Directive: Find each line containing the word "hinge" and report how many there are. Add nothing else.

Data records:
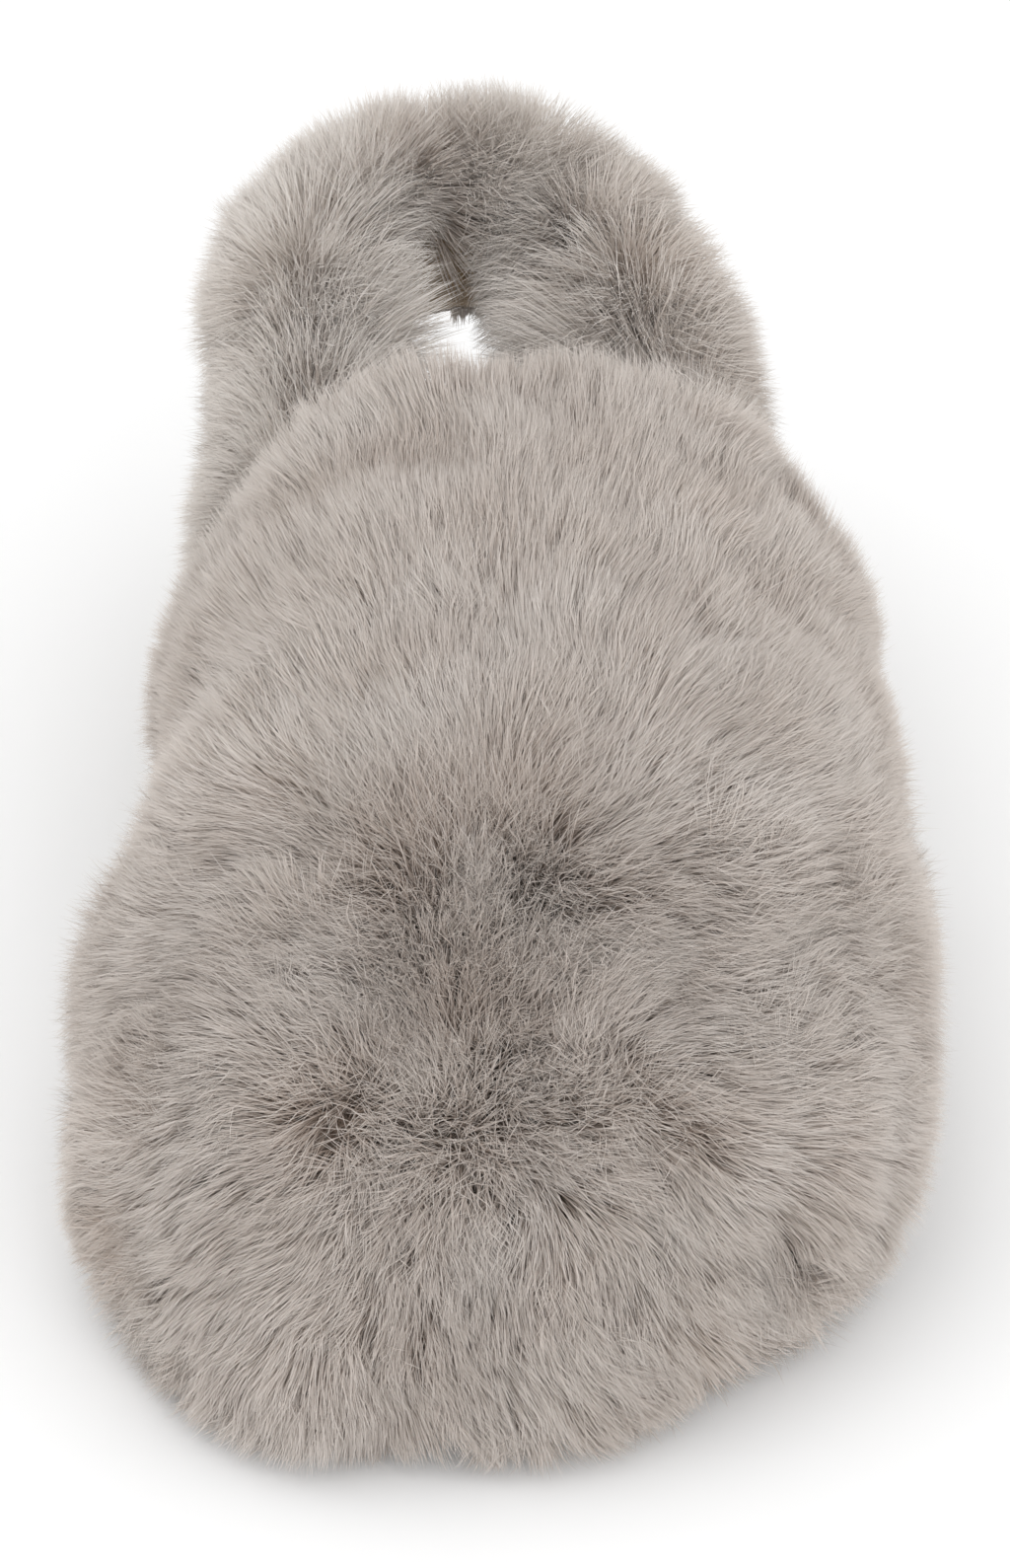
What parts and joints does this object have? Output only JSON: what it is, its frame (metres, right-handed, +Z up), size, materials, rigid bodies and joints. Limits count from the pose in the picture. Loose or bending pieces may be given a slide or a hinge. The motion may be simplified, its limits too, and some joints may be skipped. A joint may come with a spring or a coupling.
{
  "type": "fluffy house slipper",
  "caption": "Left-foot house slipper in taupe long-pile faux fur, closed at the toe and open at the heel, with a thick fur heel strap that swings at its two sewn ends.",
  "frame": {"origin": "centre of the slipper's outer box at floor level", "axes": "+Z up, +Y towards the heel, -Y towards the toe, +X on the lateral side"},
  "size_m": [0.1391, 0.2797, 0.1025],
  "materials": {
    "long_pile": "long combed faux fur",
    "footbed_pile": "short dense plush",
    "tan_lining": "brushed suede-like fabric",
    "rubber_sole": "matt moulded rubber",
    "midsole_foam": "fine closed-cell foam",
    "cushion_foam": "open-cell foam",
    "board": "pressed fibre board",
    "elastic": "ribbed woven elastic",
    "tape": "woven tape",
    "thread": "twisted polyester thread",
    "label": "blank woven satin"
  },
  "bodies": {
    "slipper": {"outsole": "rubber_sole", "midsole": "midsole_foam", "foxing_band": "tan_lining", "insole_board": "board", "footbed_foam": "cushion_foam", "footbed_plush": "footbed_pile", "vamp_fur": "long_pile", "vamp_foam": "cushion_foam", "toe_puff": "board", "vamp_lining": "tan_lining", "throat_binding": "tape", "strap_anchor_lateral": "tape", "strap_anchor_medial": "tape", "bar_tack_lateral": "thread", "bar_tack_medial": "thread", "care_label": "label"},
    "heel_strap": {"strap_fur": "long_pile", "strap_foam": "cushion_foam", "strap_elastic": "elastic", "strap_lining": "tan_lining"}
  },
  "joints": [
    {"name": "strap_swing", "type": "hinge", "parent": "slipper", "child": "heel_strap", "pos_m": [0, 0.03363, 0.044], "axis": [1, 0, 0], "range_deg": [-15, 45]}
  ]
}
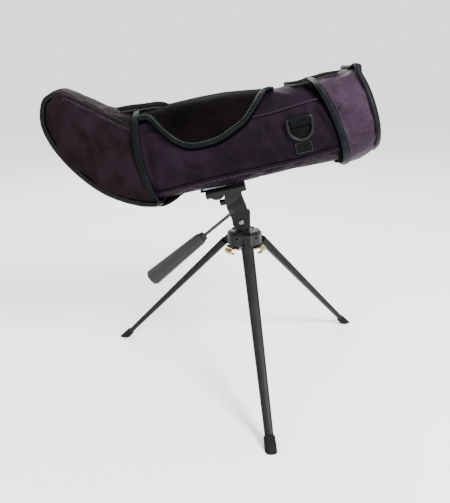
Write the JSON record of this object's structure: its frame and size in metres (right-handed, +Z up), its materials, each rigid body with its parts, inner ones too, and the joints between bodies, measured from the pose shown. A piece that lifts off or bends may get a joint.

Solution to this problem: 2